I have called upon the prime minister to remove the bill from the agenda of the ministerial committee for legislation, considering its purely declarative nature and that it lacks any substance.

It will not improve the lives of residents in Ma’aleh Adumim in any way but only serve to antagonize the international community, including the newly elected US President Donald Trump and his administration, as well as regional partners such as Jordan, Egypt and the PA.

No one has the moral right to advance empty provocations at the expense of the vision of peace. A future State of Israel with internationally recognized borders is at risk and with it the very existence of Israel as both a Jewish and democratic state. Netanyahu must be consistent in his support for the twostate solution, in accordance with his promise to the Israeli people and our friends around the world.

Provocations from the far Right must not be followed merely out of his own weakness and narrow political maneuvering.

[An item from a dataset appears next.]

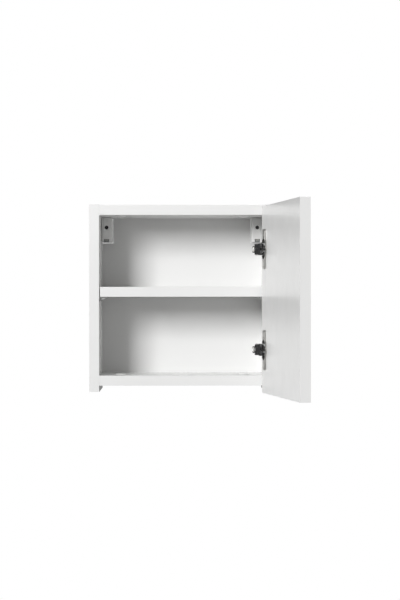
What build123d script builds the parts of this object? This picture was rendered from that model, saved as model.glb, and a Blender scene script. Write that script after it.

Anyone genuinely committed to supporting the people of Ma’aleh Adumim, along with the other settlement blocs, should work toward a peace framework that brings Jewish settlements within the universally acknowledged borders of the State of Israel.

Furthermore, Israeli politicians must operate carefully and wisely, maximizing coordination with the Palestinian leadership, the new American administration and Israel’s other allies around the world. Ultimately, unilateral actions of this sort not only put Ma’aleh Adumim’s implicit legitimacy at risk, but also the future status of east Jerusalem’s Jewish neighborhoods.

The prime minister cannot make up for the absence of any sound policy on the future of the territories in Judea and Samaria simply by accusing the other side of unilateral actions, when his own government pursues that same path.

If this proposal goes ahead, Netanyahu’s hypocrisy and reckless populism will become visible to the international community and he will make Israel appear as the side that derails the peace process, and risk increasing tensions as well as retaliatory moves seeking international recognition of a Palestinian state outside of a bilateral agreement.

This de facto and de jure process of annexation has been out of control for too long, threatening some of the most sensitive areas in this land.

While unilateral actions won’t advance the prospects of peace, there is dire need for bold, consistent and decisive leadership, which does not shy away from taking initiative and proposing clear borders for the country.

Regrettably, that is exactly the sort of leadership Netanyahu cannot provide.

The author is the country’s most veteran Knesset member. He is a former defense minister, opposition leader and chairman of the Labor Party, a role for which he is currently contending.